There and back again
Two years after that memorable day, Lebreton is still helping the scientific community and coordinating the analysis of data from Huygens and Cassini.
“The role of a project scientist doesn’t end with mission success,” he explains. “They have to represent the scientific community and make their best effort to accommodate requirements for future flybys of the Huygen’s landing site by Cassini and also to carefully manage peripheral activities such as calibration and laboratory experiments to understand the collected data, as well as archiving data and derived results or products.”
This role of archivist for Huygens data is almost complete and Lebreton is looking forward for new surprises from Titan from Cassini. He also intends to bring his experience in planetology and international cooperation into new projects to explore fascinating worlds such as Europa, the frozen moon of Jupiter, which might hide an ocean under its icy surface - or to return to Saturn. “This time we’d like to send a nuclear-powered hot-air balloon into Titan’s atmosphere," he says.
Lebreton is an active supporter of the European Planetology Network (EuroPlaNet), set up in January 2005 by the European Planetology Community with funding provided by the European Union to support exchanges between planetary scientists in Europe.
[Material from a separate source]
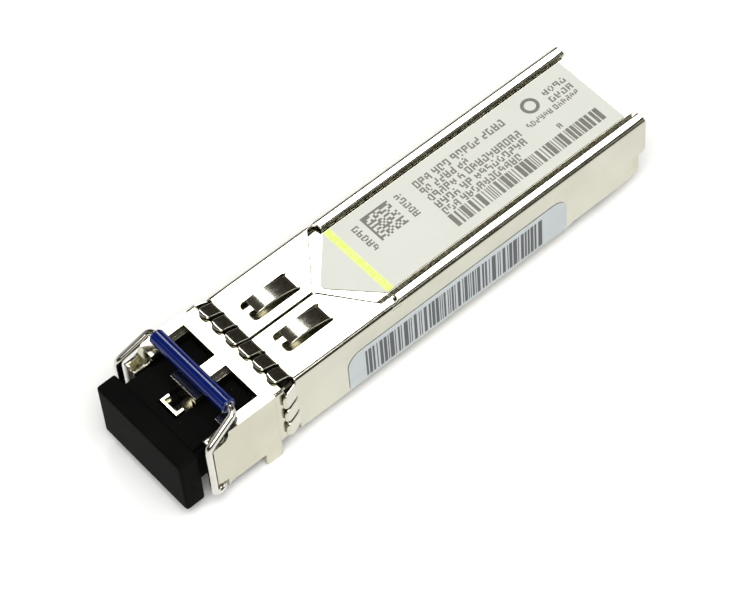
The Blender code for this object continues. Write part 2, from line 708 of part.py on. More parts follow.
def optics(frame, materials):
    """Transmitter on the left, receiver on the right: barrel, can, ferrule sleeve and flex."""
    steel, gold, ceramic, polyimide = materials
    for name, x in (("transmitter", -PORT_PITCH / 2), ("receiver", PORT_PITCH / 2)):
        bore, nose, flange = FERRULE_BORE, BARREL_RADIUS, FLANGE_RADIUS
        barrel = [(BARREL_TIP, bore), (BARREL_TIP, nose - 0.1), (BARREL_TIP + 0.1, nose),
                  (-46.95, nose), (-46.95, flange), (-46.3, flange), (-46.3, 1.6), (-45.6, 1.6),
                  (-45.6, flange), (-44.9, flange), (-44.9, 1.7), (-42.75, 1.7), (-42.75, bore)]
        add_object(f"{name}_barrel", turned(barrel, x, OPTICAL_AXIS_Z), frame, steel)
        tube = [(BARREL_TIP + 0.4, 0.64), (BARREL_TIP + 0.4, 0.79), (-46.4, 0.79), (-46.4, 0.64)]
        add_object(f"{name}_ferrule_sleeve", turned(tube, x, OPTICAL_AXIS_Z, 16), frame, ceramic)
        can = [(-42.7, 0.0), (-42.7, 1.8), (-42.5, 1.9), (-40.1, 1.9), (-40.1, CAN_RADIUS),
               (CAN_REAR, CAN_RADIUS), (CAN_REAR, 0.0)]
        add_object(f"{name}_can", solid_turned(can, x, OPTICAL_AXIS_Z), frame, gold)
        flex = thickened([(CAN_REAR + 0.1, 5.4), (CAN_REAR + 0.1, 4.4), (-38.62, 3.8), (-38.2, 3.45),
                          (-37.6, 3.34), (-35.6, 3.34)], 0.12)
        add_object(f"{name}_flex", extrude(flex, "X", x - 1.3, x + 1.3), frame, polyimide)


def thickened(path, thickness):
    """Outline of a strip of even thickness that follows a 2-D path."""
    path = [Vector(point) for point in path]
    sides = ([], [])
    for k, point in enumerate(path):
        along = (path[min(k + 1, len(path) - 1)] - path[max(k - 1, 0)]).normalized()
        across = Vector((-along.y, along.x)) * thickness / 2
        sides[0].append(tuple(point + across))
        sides[1].append(tuple(point - across))
    return sides[0] + sides[1][::-1]


def solid_turned(profile, centre_x, centre_z, sides=24):
    """Solid body turned about an axis along Y; the profile starts and ends on the axis."""
    shape = bmesh.new()
    ends = [shape.verts.new((centre_x, profile[k][0], centre_z)) for k in (0, -1)]
    rings = []
    for k in range(sides):
        angle = 2 * math.pi * k / sides
        rings.append([shape.verts.new((centre_x + r * math.cos(angle), y, centre_z + r * math.sin(angle)))
                      for y, r in profile[1:-1]])
    for k in range(sides):
        ring, after = rings[k], rings[(k + 1) % sides]
        shape.faces.new((ends[0], after[0], ring[0]))
        shape.faces.new((ends[1], ring[-1], after[-1]))
        for j in range(len(ring) - 1):
            shape.faces.new((ring[j], after[j], after[j + 1], ring[j + 1]))
    return shape


def optics_clamp(frame, material):
    """Saddle that presses both barrels into their seats."""
    clamp = add_object("optics_clamp", block((-5.6, 5.6), (-46.2, -45.7), (4.1, 7.25)), frame, material)
    for x in (-PORT_PITCH / 2, PORT_PITCH / 2):
        cut(clamp, extrude(circle((x, OPTICAL_AXIS_Z), 1.66, 24), "Y", -48, -44), frame)
    return clamp


def optics_gasket(frame, material):
    """Conductive strip that seals the bulkhead round the upper half of both barrels."""
    gasket = add_object("optics_gasket", block((-5.6, 5.6), (-47.36, -47.0), (4.05, 7.25)), frame, material)
    for x in (-PORT_PITCH / 2, PORT_PITCH / 2):
        cut(gasket, extrude(circle((x, OPTICAL_AXIS_Z), BARREL_RADIUS + GAP, 24), "Y", -48, -46), frame)
    return gasket


def circuit_board(frame, material):
    """Board whose narrow tail is the edge connector."""
    wide, tail = BOARD_HALF_WIDTH, BOARD_TAIL_HALF_WIDTH
    outline = [(-wide, BOARD_FRONT), (wide, BOARD_FRONT), (wide, BOARD_TAIL_START - 1), (wide - 1, BOARD_TAIL_START),
               (tail, BOARD_TAIL_START), (tail, BOARD_REAR - 0.4), (tail - 0.4, BOARD_REAR),
               (0.4 - tail, BOARD_REAR), (-tail, BOARD_REAR - 0.4), (-tail, BOARD_TAIL_START),
               (1 - wide, BOARD_TAIL_START), (-wide, BOARD_TAIL_START - 1)]
    return add_object("circuit_board", extrude(outline, "Z", *BOARD_Z), frame, material)


def board_parts(frame, epoxy, ferrite, ceramic, pad):
    """Chips, inductors and capacitors on the board, and the pad that cools the driver."""
    seat = BOARD_Z[1] + GAP
    sizes = {
        "laser_driver": (-2.9, -31.0, 3.0, 3.0, 0.8, epoxy),
        "receive_amplifier": (2.9, -31.0, 3.0, 3.0, 0.8, epoxy),
        "microcontroller": (0.0, -24.5, 4.0, 4.0, 0.9, epoxy),
        "memory_chip": (-3.2, -17.5, 3.0, 3.9, 0.9, epoxy),
        "transmitter_inductor": (3.6, -19.2, 2.0, 1.6, 1.2, ferrite),
        "receiver_inductor": (3.6, -16.2, 2.0, 1.6, 1.2, ferrite),
    }
    for k in range(4):
        sizes[f"capacitor_{k + 1}"] = (-4.2 + 2.8 * k, -27.6, 1.6, 0.8, 0.8, ceramic)
    for name, (x, y, width, length, height, material) in sizes.items():
        body = block((x - width / 2, x + width / 2), (y - length / 2, y + length / 2), (seat, seat + height))
        add_object(name, body, frame, material)
    driver_top = seat + 0.8
    body = block((-4.3, -1.5), (-32.4, -29.6), (driver_top + GAP, COVER_Z[0] - GAP))
    add_object("thermal_pad", body, frame, pad)


def labels(frame, material):
    """Pointed label on the cover's land and a long label on the right wall."""
    low = LAND_TOP + GAP
    outline = [(-LABEL_HALF_WIDTH, LABEL_REAR), (LABEL_HALF_WIDTH, LABEL_REAR), (LABEL_HALF_WIDTH, LABEL_SHOULDER),
               (0.3, LABEL_TIP), (-0.3, LABEL_TIP), (-LABEL_HALF_WIDTH, LABEL_SHOULDER)]
    add_object("top_label", extrude(outline, "Z", low, low + LABEL_THICKNESS), frame, material)
    face = SHELL_HALF_WIDTH + GAP
    side = rounded_rectangle(SIDE_LABEL_Y, SIDE_LABEL_Z, 1.6)
    add_object("side_label", extrude(side, "X", face, face + LABEL_THICKNESS), frame, material)


def main():
    clear_scene()
    frame = bpy.data.objects.new("module_frame", None)
    bpy.context.scene.collection.objects.link(frame)
    frame.location = Vector((0.0, -PLUG_FRONT / 2, FOOT_DEPTH)) * MM
    bpy.context.view_layer.update()

    nickel = finish("nickel_plated_sheet", (0.80, 0.79, 0.74), 0.2, 1.0)
    casting = finish("nickel_plated_casting", (0.74, 0.73, 0.68), 0.3, 1.0)
    steel = finish("stainless_steel", (0.62, 0.62, 0.60), 0.25, 1.0)
    spring_steel = finish("spring_steel", (0.45, 0.45, 0.44), 0.3, 1.0)
    blue = finish("blue_polypropylene", (0.01, 0.03, 0.30), 0.35, 0.0)
    black = finish("black_elastomer", (0.01, 0.01, 0.01), 0.6, 0.0)
    gold = finish("gold_plated_header", (0.83, 0.60, 0.25), 0.25, 1.0)
    zirconia = finish("zirconia", (0.85, 0.84, 0.80), 0.3, 0.0)
    polyimide = finish("polyimide", (0.55, 0.25, 0.04), 0.4, 0.0)
    board = finish("green_laminate", (0.01, 0.16, 0.06), 0.45, 0.0)
    epoxy = finish("moulding_compound", (0.02, 0.02, 0.02), 0.5, 0.0)
    ferrite = finish("ferrite", (0.09, 0.09, 0.10), 0.5, 0.0)
    ceramic = finish("ceramic_dielectric", (0.40, 0.28, 0.18), 0.5, 0.0)
    silicone = finish("silicone_pad", (0.35, 0.42, 0.48), 0.8, 0.0)
    conductive = finish("conductive_elastomer", (0.25, 0.25, 0.26), 0.8, 0.0)
    paper = finish("label_stock", (0.76, 0.77, 0.72), 0.5, 0.0)

    outer_shell(frame, nickel)
    base_housing(frame, casting)
    top_cover(frame, casting)
    bail_wire(frame, steel)
    bail_sleeve(frame, blue)
    latch_lever(frame, steel)
    lever_pin(frame, steel)
    lever_spring(frame, spring_steel)
    dust_plug(frame, black)
    optics(frame, (steel, gold, zirconia, polyimide))
    optics_clamp(frame, casting)
    optics_gasket(frame, conductive)
    circuit_board(frame, board)
    board_parts(frame, epoxy, ferrite, ceramic, silicone)
    labels(frame, paper)


main()
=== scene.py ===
"""Looks of a small pluggable optical transceiver.

It has a folded nickel shell, a cast port nose, a wire bail with a sleeve, a dust plug and labels.
Sizes are millimetres in the module's own frame: X across, Y along with the host end at 0 and the
port end negative, Z up from the underside of the shell. Datum turns them into scene metres.
"""
import logging
import math
import random
from dataclasses import dataclass, field
from enum import Enum
from typing import Callable, Optional, Sequence

import bmesh
import bpy
from mathutils import Matrix, Quaternion, Vector
from mathutils.geometry import delaunay_2d_cdt
from mathutils.kdtree import KDTree


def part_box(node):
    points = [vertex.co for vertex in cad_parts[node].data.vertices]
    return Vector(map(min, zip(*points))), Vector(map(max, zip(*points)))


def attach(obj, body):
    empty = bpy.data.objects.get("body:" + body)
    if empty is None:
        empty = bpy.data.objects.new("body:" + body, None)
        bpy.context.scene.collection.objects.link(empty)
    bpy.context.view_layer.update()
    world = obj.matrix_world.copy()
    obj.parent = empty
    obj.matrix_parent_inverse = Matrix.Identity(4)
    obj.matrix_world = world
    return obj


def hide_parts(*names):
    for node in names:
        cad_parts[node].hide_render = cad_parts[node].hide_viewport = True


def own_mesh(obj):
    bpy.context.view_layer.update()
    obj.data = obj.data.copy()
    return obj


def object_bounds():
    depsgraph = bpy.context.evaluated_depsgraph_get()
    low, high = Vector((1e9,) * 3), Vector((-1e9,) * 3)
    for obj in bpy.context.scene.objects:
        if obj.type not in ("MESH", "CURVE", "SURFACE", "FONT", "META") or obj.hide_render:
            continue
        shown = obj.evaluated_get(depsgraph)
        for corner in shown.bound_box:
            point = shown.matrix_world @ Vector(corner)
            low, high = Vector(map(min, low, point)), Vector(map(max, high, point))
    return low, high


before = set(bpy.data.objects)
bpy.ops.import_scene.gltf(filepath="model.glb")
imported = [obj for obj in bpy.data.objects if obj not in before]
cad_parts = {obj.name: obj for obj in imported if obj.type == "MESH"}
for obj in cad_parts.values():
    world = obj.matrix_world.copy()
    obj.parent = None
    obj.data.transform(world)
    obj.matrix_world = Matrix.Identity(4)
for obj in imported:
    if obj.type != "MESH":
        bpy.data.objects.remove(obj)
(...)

Among the project’s objectives are the coordination of ground and space observations, the development of a European outreach and communication strategy, the exchange of personnel, the organisation of a yearly European Planetology Science Congress, and the development of a ‘virtual observatory’ to enable easy access to data from space agencies, observatories and laboratories.
“We have to capitalise on the experience we acquired with Cassini-Huygens to make sure that such cooperative projects can be renewed in the future,” he says. “This requires patience, tact and humility.” And a lot of common sense from the young country boy who grew up to become a leading planetary explorer.